Community Science for Riparian Restoration Monitoring
Molly Corley
There is a growing push to restore and protect riparian systems in NYS to provide many benefits including improved water quality, flood abatement, and streamside habitat. The NYS Environmental Bond Act has specifically called out funds for restoring NYS riparian systems, but this funding does not cover monitoring. Monitoring is critical to determine if these restorations take hold and provide the functions they were intended for. Beyond the Bond Act, there is a long-term lack of capacity for monitoring of riparian restoration projects. For example, the Hudson Estuary Trees for Tribs program (HREP T4T) provides free native trees and shrub seedling to landowners in the Hudson Valley to plant in riparian buffers. The program has planted 350+ sites and more than 60,000 plants. They monitor for plant survival at many of the sites but have limited staff resources (1 full time and 1 part time staff person) and can’t monitor the sites through time or monitor for changes in function.

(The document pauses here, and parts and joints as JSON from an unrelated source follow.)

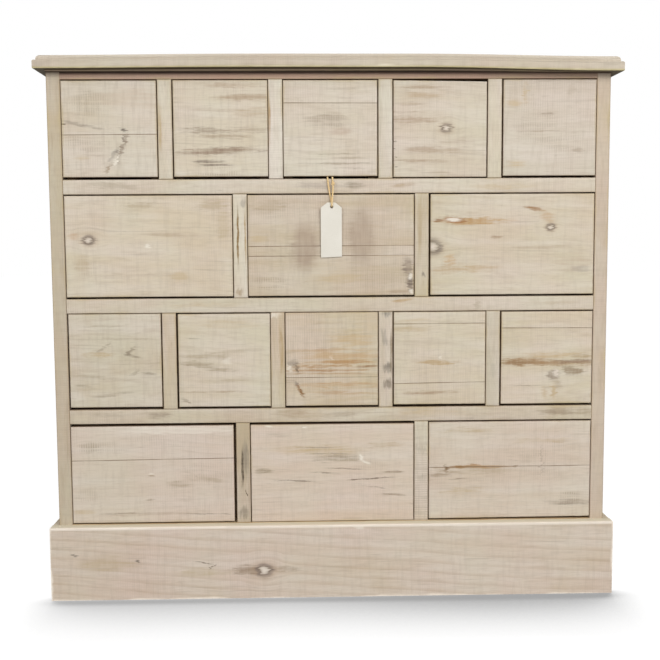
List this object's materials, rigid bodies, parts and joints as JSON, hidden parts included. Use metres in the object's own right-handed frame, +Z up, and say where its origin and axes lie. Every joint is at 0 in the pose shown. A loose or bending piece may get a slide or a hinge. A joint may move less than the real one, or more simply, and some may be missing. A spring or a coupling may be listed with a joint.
{
  "type": "seed storage cabinet",
  "caption": "Low wide pine chest with rows of small and large inset drawers in a flush frame, on a plinth, under a top with a moulded edge; a paper swing tag hangs from one drawer.",
  "frame": {"origin": "on the floor, at the middle of the cabinet's outline in plan", "axes": "+Z up, drawer fronts face -Y, +X to the right of a viewer who faces the drawers"},
  "size_m": [0.882, 0.369, 0.829],
  "materials": {
    "limed_pine": "satin",
    "raw_pine": "matt",
    "steel": "dull",
    "paper": "matt",
    "twine": "matt"
  },
  "bodies": {
    "carcass": {"side_panel_left": "limed_pine", "side_panel_right": "limed_pine", "top_board": "limed_pine", "top_lath": "limed_pine", "top_rail": "limed_pine", "rail_1": "limed_pine", "rail_2": "limed_pine", "rail_3": "limed_pine", "shelf_1": "raw_pine", "shelf_2": "raw_pine", "shelf_3": "raw_pine", "bottom_board": "raw_pine", "dividers_row_1": "limed_pine", "dividers_row_2": "limed_pine", "dividers_row_3": "limed_pine", "dividers_row_4": "limed_pine", "back_boards": "raw_pine", "back_nails": "steel", "wood_screws": "steel", "plinth_front": "limed_pine", "plinth_side_left": "limed_pine", "plinth_side_right": "limed_pine", "plinth_blocks": "raw_pine", "drawer_stops": "raw_pine"},
    "drawer_1_1": {"drawer_1_1_front": "limed_pine", "drawer_1_1_box": "raw_pine"},
    "drawer_1_2": {"drawer_1_2_front": "limed_pine", "drawer_1_2_box": "raw_pine"},
    "drawer_1_3": {"drawer_1_3_front": "limed_pine", "drawer_1_3_box": "raw_pine", "tag_string_tails": "twine"},
    "drawer_1_4": {"drawer_1_4_front": "limed_pine", "drawer_1_4_box": "raw_pine"},
    "drawer_1_5": {"drawer_1_5_front": "limed_pine", "drawer_1_5_box": "raw_pine"},
    "drawer_2_1": {"drawer_2_1_front": "limed_pine", "drawer_2_1_box": "raw_pine"},
    "drawer_2_2": {"drawer_2_2_front": "limed_pine", "drawer_2_2_box": "raw_pine"},
    "drawer_2_3": {"drawer_2_3_front": "limed_pine", "drawer_2_3_box": "raw_pine"},
    "drawer_3_1": {"drawer_3_1_front": "limed_pine", "drawer_3_1_box": "raw_pine"},
    "drawer_3_2": {"drawer_3_2_front": "limed_pine", "drawer_3_2_box": "raw_pine"},
    "drawer_3_3": {"drawer_3_3_front": "limed_pine", "drawer_3_3_box": "raw_pine"},
    "drawer_3_4": {"drawer_3_4_front": "limed_pine", "drawer_3_4_box": "raw_pine"},
    "drawer_3_5": {"drawer_3_5_front": "limed_pine", "drawer_3_5_box": "raw_pine"},
    "drawer_4_1": {"drawer_4_1_front": "limed_pine", "drawer_4_1_box": "raw_pine"},
    "drawer_4_2": {"drawer_4_2_front": "limed_pine", "drawer_4_2_box": "raw_pine"},
    "drawer_4_3": {"drawer_4_3_front": "limed_pine", "drawer_4_3_box": "raw_pine"},
    "tag": {"tag_string": "twine", "swing_tag": "paper"}
  },
  "joints": [
    {"name": "drawer_1_1_slide", "type": "slide", "parent": "carcass", "child": "drawer_1_1", "axis": [0, -1, 0], "range_m": [0, 0.24]},
    {"name": "drawer_1_2_slide", "type": "slide", "parent": "carcass", "child": "drawer_1_2", "axis": [0, -1, 0], "range_m": [0, 0.24]},
    {"name": "drawer_1_3_slide", "type": "slide", "parent": "carcass", "child": "drawer_1_3", "axis": [0, -1, 0], "range_m": [0, 0.24]},
    {"name": "drawer_1_4_slide", "type": "slide", "parent": "carcass", "child": "drawer_1_4", "axis": [0, -1, 0], "range_m": [0, 0.24]},
    {"name": "drawer_1_5_slide", "type": "slide", "parent": "carcass", "child": "drawer_1_5", "axis": [0, -1, 0], "range_m": [0, 0.24]},
    {"name": "drawer_2_1_slide", "type": "slide", "parent": "carcass", "child": "drawer_2_1", "axis": [0, -1, 0], "range_m": [0, 0.24]},
    {"name": "drawer_2_2_slide", "type": "slide", "parent": "carcass", "child": "drawer_2_2", "axis": [0, -1, 0], "range_m": [0, 0.24]},
    {"name": "drawer_2_3_slide", "type": "slide", "parent": "carcass", "child": "drawer_2_3", "axis": [0, -1, 0], "range_m": [0, 0.24]},
    {"name": "drawer_3_1_slide", "type": "slide", "parent": "carcass", "child": "drawer_3_1", "axis": [0, -1, 0], "range_m": [0, 0.24]},
    {"name": "drawer_3_2_slide", "type": "slide", "parent": "carcass", "child": "drawer_3_2", "axis": [0, -1, 0], "range_m": [0, 0.24]},
    {"name": "drawer_3_3_slide", "type": "slide", "parent": "carcass", "child": "drawer_3_3", "axis": [0, -1, 0], "range_m": [0, 0.24]},
    {"name": "drawer_3_4_slide", "type": "slide", "parent": "carcass", "child": "drawer_3_4", "axis": [0, -1, 0], "range_m": [0, 0.24]},
    {"name": "drawer_3_5_slide", "type": "slide", "parent": "carcass", "child": "drawer_3_5", "axis": [0, -1, 0], "range_m": [0, 0.24]},
    {"name": "drawer_4_1_slide", "type": "slide", "parent": "carcass", "child": "drawer_4_1", "axis": [0, -1, 0], "range_m": [0, 0.24]},
    {"name": "drawer_4_2_slide", "type": "slide", "parent": "carcass", "child": "drawer_4_2", "axis": [0, -1, 0], "range_m": [0, 0.24]},
    {"name": "drawer_4_3_slide", "type": "slide", "parent": "carcass", "child": "drawer_4_3", "axis": [0, -1, 0], "range_m": [0, 0.24]},
    {"name": "tag_swing", "type": "hinge", "parent": "drawer_1_3", "child": "tag", "pos_m": [0, -0.167, 0.64785], "axis": [-1, 0, 0], "range_deg": [0, 90]}
  ]
}
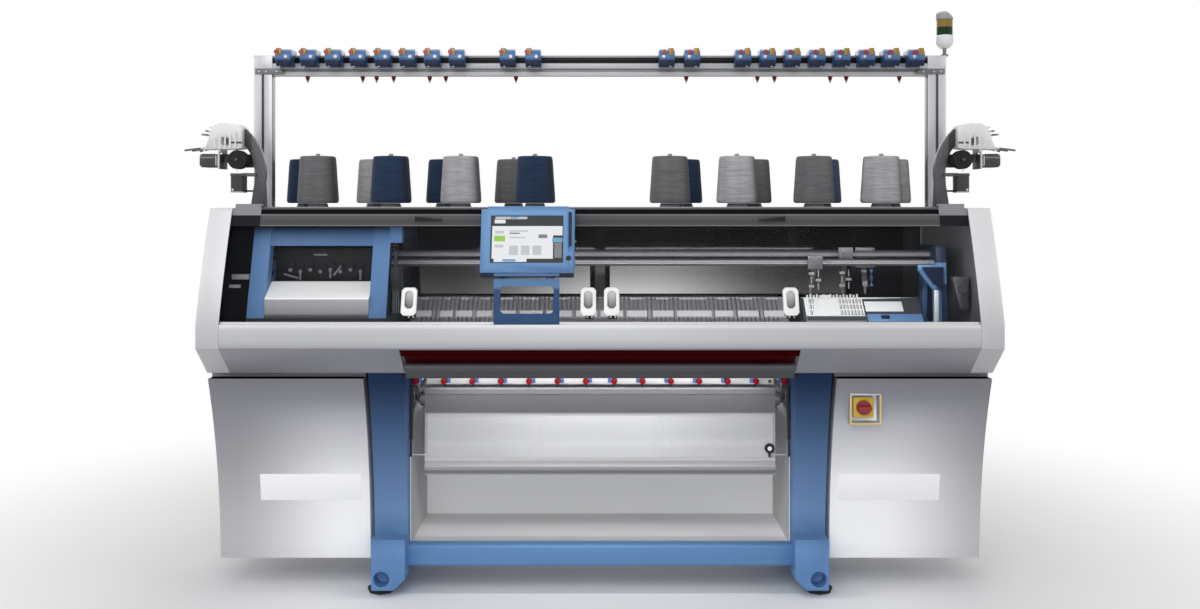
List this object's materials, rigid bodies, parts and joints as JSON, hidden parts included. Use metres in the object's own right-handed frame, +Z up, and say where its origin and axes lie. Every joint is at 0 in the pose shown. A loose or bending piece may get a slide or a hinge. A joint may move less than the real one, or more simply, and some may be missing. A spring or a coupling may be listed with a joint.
{
  "type": "flat knitting machine",
  "caption": "Flat knitting machine with a V-shaped pair of needle beds, a travelling cam carriage, sliding windows, a yarn stand with cones, side feed units and a fabric bay.",
  "frame": {"origin": "on the floor under the middle of the machine", "axes": "X along the needle beds with the operator's right as plus, Y from the operator's side to the back, Z up"},
  "size_m": [2.9568, 0.91, 2.051],
  "materials": {
    "frame_blue": "satin blue paint",
    "base_dark": "dark machine paint on a casting",
    "foot_black": "moulded black pads",
    "cover_grey": "fine textured grey paint",
    "cover_light": "satin light grey paint",
    "end_white": "smooth moulded white",
    "apron_dark": "mid grey paint",
    "bar_red": "dark red paint",
    "aluminium_profile": "anodised extrusion",
    "window_clear": "tinted clear sheet",
    "handle_white": "white moulded pull",
    "deck_grey": "grey paint",
    "cone_dark": "wound dark yarn",
    "cone_light": "wound light grey yarn",
    "pedestal_grey": "grey plastic",
    "housing_blue": "blue moulded housing",
    "cap_yellow": "amber moulded cap",
    "dial_red": "red moulded dial",
    "guide_dark": "dark red guides",
    "lamp_white": "white moulded housing",
    "lens_yellow_green": "yellow over green lenses",
    "steel_bright": "ground steel",
    "steel_bed": "ground slotted steel",
    "screen_blue": "blue moulded bezel",
    "screen_dark": "dark display panel",
    "black_rubber": "black rubber",
    "black_plastic": "black plastic",
    "carriage_dark": "black cam housings",
    "carriage_white": "white moulded covers",
    "switch_yellow": "yellow plate in a bright tray",
    "knob_red": "red switch knob",
    "bay_white": "white painted sheet",
    "feed_grey": "grey castings and dark arms"
  },
  "bodies": {
    "machine": {"leg_frame": "frame_blue", "levelling_feet": "foot_black", "machine_base": "base_dark", "needle_bed_front": "steel_bed", "drive_belt": "black_rubber", "inner_units": "black_plastic", "lower_covers": "cover_grey", "switch_plate": "switch_yellow", "end_covers": "end_white", "front_cover": "cover_light", "front_apron": "apron_dark", "window_header": "aluminium_profile", "fixed_panes": "window_clear", "rear_covers": "cover_grey", "cone_deck": "deck_grey", "cones_dark": "cone_dark", "cones_light": "cone_light", "cone_pedestals": "pedestal_grey", "yarn_stand": "aluminium_profile", "controller_bodies": "housing_blue", "controller_caps": "cap_yellow", "controller_dials": "dial_red", "yarn_guides": "guide_dark", "lamp_housing": "lamp_white", "lamp_lenses": "lens_yellow_green", "carriage_rails": "steel_bright", "feeder_rails": "steel_bright", "bed_brackets": "frame_blue", "pressing_bar": "cover_light", "pressing_knobs": "dial_red", "fabric_bay": "bay_white", "feed_units": "feed_grey"},
    "carriage": {"carriage_bow": "frame_blue", "carriage_body": "carriage_dark", "carriage_covers": "carriage_white"},
    "rear_bed": {"needle_bed_rear": "steel_bed"},
    "feeder_a": {"yarn_feeder_a": "black_plastic"},
    "feeder_b": {"yarn_feeder_b": "black_plastic"},
    "feeder_c": {"yarn_feeder_c": "black_plastic"},
    "door_left": {"window_left": "window_clear", "handles_left": "handle_white"},
    "door_right": {"window_right": "window_clear", "handles_right": "handle_white"},
    "screen_hanger": {"screen_bracket": "frame_blue"},
    "screen": {"screen_housing": "screen_blue", "screen_panel": "screen_dark"},
    "screen_button": {"screen_key": "black_plastic"},
    "start_stop_bar": {"start_bar": "bar_red"},
    "main_switch": {"switch_knob": "knob_red"},
    "flap": {"fabric_flap": "window_clear", "flap_frame": "aluminium_profile"},
    "latch": {"flap_latch": "black_plastic"},
    "gas_cylinders": {"spring_cylinders": "black_plastic"},
    "gas_rods": {"spring_rods": "steel_bright"},
    "take_down": {"take_down_roller": "black_rubber"},
    "pressers": {"pressing_rollers": "black_rubber"},
    "wheel_left": {"feed_wheel_left": "black_rubber"},
    "wheel_right": {"feed_wheel_right": "black_rubber"},
    "pulley_right": {"drive_pulley": "steel_bright"},
    "pulley_left": {"idler_pulley": "steel_bright"}
  },
  "joints": [
    {"name": "carriage_slide", "type": "slide", "parent": "machine", "child": "carriage", "axis": [1, 0, 0], "range_m": [0, 1.87]},
    {"name": "rear_bed_racking", "type": "slide", "parent": "machine", "child": "rear_bed", "axis": [1, 0, 0], "range_m": [-0.05, 0.05]},
    {"name": "feeder_a_slide", "type": "slide", "parent": "machine", "child": "feeder_a", "axis": [1, 0, 0], "range_m": [-1.84, 0.32]},
    {"name": "feeder_b_slide", "type": "slide", "parent": "machine", "child": "feeder_b", "axis": [1, 0, 0], "range_m": [-1.958, 0.202]},
    {"name": "feeder_c_slide", "type": "slide", "parent": "machine", "child": "feeder_c", "axis": [1, 0, 0], "range_m": [-2.04, 0.12]},
    {"name": "door_left_slide", "type": "slide", "parent": "machine", "child": "door_left", "axis": [1, 0, 0], "range_m": [-0.55, 0]},
    {"name": "door_right_slide", "type": "slide", "parent": "machine", "child": "door_right", "axis": [1, 0, 0], "range_m": [0, 0.55]},
    {"name": "screen_shift", "type": "slide", "parent": "machine", "child": "screen_hanger", "axis": [1, 0, 0], "range_m": [-0.3, 0.9]},
    {"name": "screen_tilt", "type": "hinge", "parent": "screen_hanger", "child": "screen", "pos_m": [-0.2355, -0.429, 1.091], "axis": [1, 0, 0], "range_deg": [-2, 12]},
    {"name": "button_press", "type": "slide", "parent": "screen", "child": "screen_button", "axis": [0, 0.9603, -0.279], "range_m": [0, 0.002], "stiffness_N_per_m": 400},
    {"name": "start_bar_turn", "type": "hinge", "parent": "machine", "child": "start_stop_bar", "pos_m": [0, -0.42511, 0.84505], "axis": [1, 0, 0], "range_deg": [-12, 12], "stiffness_Nm_per_rad": 20},
    {"name": "main_switch_turn", "type": "hinge", "parent": "machine", "child": "main_switch", "pos_m": [0.883, -0.29252, 0.64], "axis": [0, 1, 0], "range_deg": [0, 90]},
    {"name": "flap_swing", "type": "hinge", "parent": "machine", "child": "flap", "pos_m": [0, -0.2225, 0.69], "axis": [-1, 0, 0], "range_deg": [0, 80]},
    {"name": "latch_turn", "type": "hinge", "parent": "flap", "child": "latch", "pos_m": [0.578, -0.2295, 0.489], "axis": [0, 1, 0], "range_deg": [0, 90]},
    {"name": "gas_cylinder_swing", "type": "hinge", "parent": "machine", "child": "gas_cylinders", "pos_m": [0, -0.195, 0.695], "axis": [-1, 0, 0], "range_deg": [0, 74]},
    {"name": "gas_rod_slide", "type": "slide", "parent": "gas_cylinders", "child": "gas_rods", "axis": [0, -0.1187, -0.9929], "range_m": [0, 0.022]},
    {"name": "take_down_turn", "type": "hinge", "parent": "machine", "child": "take_down", "pos_m": [0, -0.04, 0.632], "axis": [1, 0, 0], "continuous": true},
    {"name": "presser_turn", "type": "hinge", "parent": "machine", "child": "pressers", "pos_m": [0, -0.0925, 0.632], "axis": [1, 0, 0], "continuous": true},
    {"name": "wheel_left_turn", "type": "hinge", "parent": "machine", "child": "wheel_left", "pos_m": [-1.289, -0.057, 1.479], "axis": [0, 1, 0], "continuous": true},
    {"name": "wheel_right_turn", "type": "hinge", "parent": "machine", "child": "wheel_right", "pos_m": [1.289, -0.057, 1.479], "axis": [0, 1, 0], "continuous": true},
    {"name": "pulley_right_turn", "type": "hinge", "parent": "machine", "child": "pulley_right", "pos_m": [1.165, 0.3923, 0.915], "axis": [0, 0, 1], "range_deg": [0, 3500]},
    {"name": "pulley_left_turn", "type": "hinge", "parent": "machine", "child": "pulley_left", "pos_m": [-1.165, 0.3923, 0.915], "axis": [0, 0, 1], "range_deg": [0, 3500]}
  ],
  "couplings": [
    {"joint": "pulley_right_turn", "follows": "carriage_slide", "rad_per_m": 31.949},
    {"joint": "pulley_left_turn", "follows": "carriage_slide", "rad_per_m": 31.949},
    {"joint": "presser_turn", "follows": "take_down_turn", "ratio": -1.6},
    {"joint": "gas_cylinder_swing", "follows": "flap_swing", "ratio": 0.9143},
    {"joint": "gas_rod_slide", "follows": "flap_swing", "m_per_rad": 0.0153}
  ]
}
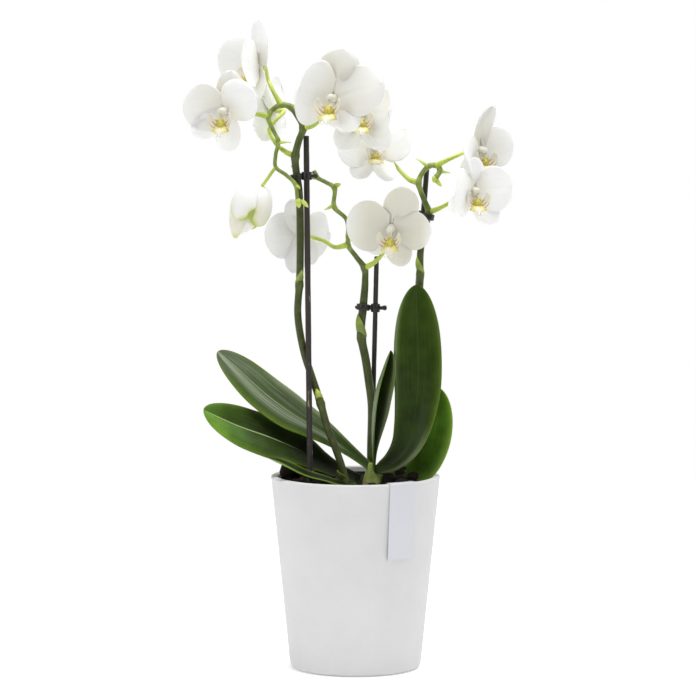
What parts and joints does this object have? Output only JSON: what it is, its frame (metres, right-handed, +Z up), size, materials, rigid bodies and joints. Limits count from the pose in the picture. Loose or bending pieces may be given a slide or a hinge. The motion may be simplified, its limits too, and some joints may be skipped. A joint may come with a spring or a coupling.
{
  "type": "potted orchid",
  "caption": "White moth orchid with three staked flower spikes and glossy green leaves in a round tapered matt off-white pot.",
  "frame": {"origin": "middle of the underside of the pot's foot", "axes": "+Z up, -Y towards the picture's viewer, +X to the viewer's right"},
  "size_m": [0.2705, 0.1398, 0.535],
  "materials": {
    "pot_body": "matt off-white with a stone-like mottling",
    "nursery_plastic": "thin dark plastic",
    "pine_bark": "rough chips",
    "white_card": "smooth white card",
    "stake_cane": "dark stained, weathered",
    "clip_plastic": "dark brown, slightly glossy",
    "green_stem": "waxy olive green",
    "young_sheath": "waxy yellow-green",
    "leaf_blade": "glossy deep green, leathery",
    "white_petal": "matt white, translucent",
    "yellow_lip": "waxy yellow and white with red-brown stripes"
  },
  "bodies": {
    "root": {"pot": "pot_body", "nursery_pot": "nursery_plastic", "bark": "pine_bark", "tag": "white_card", "stake_left": "stake_cane", "clip_left": "clip_plastic", "spike_left": "green_stem", "stake_middle": "stake_cane", "clip_middle": "clip_plastic", "spike_middle": "green_stem", "stake_right": "stake_cane", "clip_right": "clip_plastic", "spike_right": "green_stem", "crown": "young_sheath", "leaf_1": "leaf_blade", "leaf_2": "leaf_blade", "leaf_3": "leaf_blade", "leaf_4": "leaf_blade", "leaf_5": "leaf_blade", "leaf_6": "leaf_blade", "bloom_01": "white_petal", "lip_01": "yellow_lip", "bloom_02": "white_petal", "lip_02": "yellow_lip", "bloom_03": "white_petal", "lip_03": "yellow_lip", "bloom_04": "white_petal", "lip_04": "yellow_lip", "bloom_05": "white_petal", "lip_05": "yellow_lip", "bloom_06": "white_petal", "lip_06": "yellow_lip", "bloom_07": "white_petal", "lip_07": "yellow_lip", "bloom_08": "white_petal", "lip_08": "yellow_lip", "bloom_09": "white_petal", "lip_09": "yellow_lip", "bloom_10": "white_petal", "lip_10": "yellow_lip", "bud": "white_petal"}
  },
  "joints": []
}
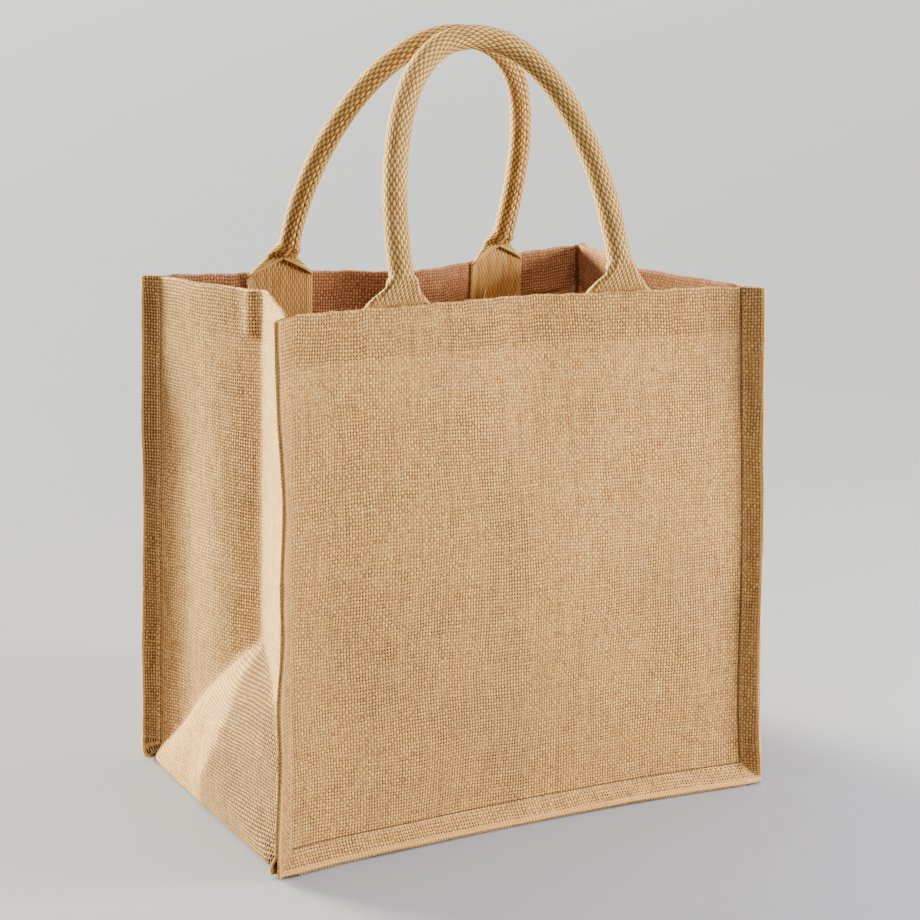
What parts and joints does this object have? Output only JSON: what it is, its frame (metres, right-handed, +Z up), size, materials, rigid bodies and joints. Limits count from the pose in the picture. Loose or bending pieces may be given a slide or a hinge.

One possibility is to leverage the power of citizen scientists to augment the monitoring capacity of programs like the HREP T4Ts. We are looking for help in understanding both what tools and approaches are currently being used for monitoring riparian systems and what tools could be leveraged for these purposes. The project will include a literature review (peer-reviewed and grey literature) and, possibly, interviews with experts to help identify the appropriate tools, indicators to monitor, and key aspects of successful citizen science monitoring efforts.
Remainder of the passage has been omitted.